Yesterday, however, turned out to be very cool, despite colluding factors which might have made it otherwise. This, to me, was the best part:
After leaving a fireworks display at Sea Cliff beach, this random guy shoves a paper in our hands. Later I'm gonna do my damnedest to scan it in; it's called "The Dispatch: 'This Time, Let Your Truth Prevail -- Rain on the Parade Edition".
[Let me preface the body of this work by saying two things: I have not looked into the veracity of any claims hereafter about deleted paragraphs and such. Also, we got into the car and I read this out loud, in my best Founding Fathers voice, while accompanied by the final three minutes of the 1812 overture.]
"'The Declaration of Independence, The Deleted Paragraph.'
'He, [King George] has waged cruel war against human nature itself, violating its most sacred rights of life and liberty in the persons of a distant people who never offended him, captivating and carrying them into slavery in another hemisphere, or to incur miserable death in their transportation thither. This piratical warfare, the opprobrium of INFIDEL powers, is the warfare of the CHRISTIAN king of Great Britain. Determined to keep open a market where MEN should be bought and sold, he has prostituted has negative for suppressing every legislative attempt to prohibit or to restrain this execrable commerce. And that this assemblage of horrors might want no fact of distinguished die, he is now exciting those very people to rise in arms among us, and to purchase that liberty of which he has deprived them, by murdering the peopleon whom he also obtruded them: thus paying off former crimes committed against the LIBERTIES of nor people, with crimes which he urges them to commit against the LIVES of another.' - Thomas Jefferson, The Declaration of Independence (prior to delegate edits)
"While you celebrate our country's 232 year of independence from Great Britain, remember those who were not 'freed' from the so-called yolk of British tyranny in 1776. On July 4th, 1776 while the American aristocracy sat in Philadelphia, patting itself on the back, African slaves continued to toil under the wretched system of chattel slavery - a tyranny worse than those any of the 'founding fathers' ever suffered under.
As reprinted above, The Declaration's writer, Thomas Jefferson, attempted to included a paragraph blasting the King for sanctioning and facilitated [sic] slavery, an evil running in direct contradiction to '...life, liberty, and the pursuit of happiness...'
Jefferson, himself a slave owner, was shot down by delegates (primarily from the South) who refused to sign the document should the paragraph stay.
It is an undeniable fact that the omission of the anti-slavery paragraph from the Declarartion Of Independence was the most horrific failure in the founding of this country.

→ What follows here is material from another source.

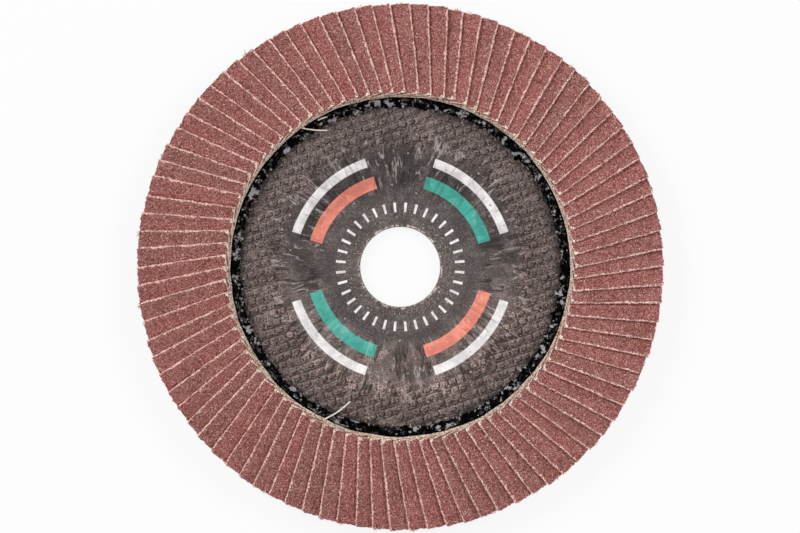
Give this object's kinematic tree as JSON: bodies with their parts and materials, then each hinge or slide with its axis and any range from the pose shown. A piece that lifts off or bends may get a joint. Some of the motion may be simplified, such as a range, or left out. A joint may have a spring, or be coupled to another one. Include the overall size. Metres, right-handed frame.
{
  "type": "flap disc",
  "caption": "Dished backing plate with a bore and a ring of overlapping abrasive cloth flaps set in resin, for an angle grinder.",
  "frame": {"origin": "on the bore axis, in the hub's back face", "axes": "+Z along the bore axis, out of the abrasive side"},
  "size_m": [0.1456, 0.1456, 0.0151],
  "materials": {
    "fibreglass": "resin-bonded glass cloth, dark, with the weave pressed into it",
    "label_paper": "thin dark printed paper, creased, with the weave beneath showing",
    "resin": "glossy black cured epoxy, lumpy",
    "abrasive_cloth": "red-brown abrasive grain on cloth with cream cut edges"
  },
  "bodies": {
    "root": {"backing_plate": "fibreglass", "front_label": "label_paper", "resin_ring": "resin", "flaps_01": "abrasive_cloth", "flaps_02": "abrasive_cloth", "flaps_03": "abrasive_cloth", "flaps_04": "abrasive_cloth", "flaps_05": "abrasive_cloth", "flaps_06": "abrasive_cloth", "flaps_07": "abrasive_cloth", "flaps_08": "abrasive_cloth", "flaps_09": "abrasive_cloth", "flaps_10": "abrasive_cloth", "flaps_11": "abrasive_cloth", "flaps_12": "abrasive_cloth", "flaps_13": "abrasive_cloth", "flaps_14": "abrasive_cloth", "flaps_15": "abrasive_cloth", "flaps_16": "abrasive_cloth", "flaps_17": "abrasive_cloth", "flaps_18": "abrasive_cloth", "flaps_19": "abrasive_cloth", "flaps_20": "abrasive_cloth", "flaps_21": "abrasive_cloth", "flaps_22": "abrasive_cloth", "flaps_23": "abrasive_cloth", "flaps_24": "abrasive_cloth", "flaps_25": "abrasive_cloth", "flaps_26": "abrasive_cloth", "flaps_27": "abrasive_cloth", "flaps_28": "abrasive_cloth", "flaps_29": "abrasive_cloth", "flaps_30": "abrasive_cloth", "flaps_31": "abrasive_cloth", "flaps_32": "abrasive_cloth", "flaps_33": "abrasive_cloth", "flaps_34": "abrasive_cloth", "flaps_35": "abrasive_cloth", "flaps_36": "abrasive_cloth", "flaps_37": "abrasive_cloth", "flaps_38": "abrasive_cloth", "flaps_39": "abrasive_cloth", "flaps_40": "abrasive_cloth", "flaps_41": "abrasive_cloth", "flaps_42": "abrasive_cloth", "flaps_43": "abrasive_cloth", "flaps_44": "abrasive_cloth", "flaps_45": "abrasive_cloth"}
  },
  "joints": []
}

It set a precedent which continued more than halfway through the 19th century in the form of chattel slavery, after which manifesting itself solely in the form of anti-black racism/violence which continues to the present.
So, as you celebrate today, take time to remember those who were not freed from tyranny 232 years ago as well as the disastrous injustices that our overwhelmingly racist 'founding fathers' brought unto African slaves and their descendants by not abolishing the practice of slavery on the first day of our independence from great Britain. Not to mention the complete negation of the 'inalienable rights' of those men women and children who inhabited this land prior to the European invasion.
In the end, maybe there is not so much to celebrate..." - Warner Bass
I'm going to let that speak for itself.
Although I will add that the 1812 overture ended on the exact moment I finished reading. If you've ever read any sort of document with a full orchestral accompaniment, you'll understand me when I say: I felt pretty damn majestic.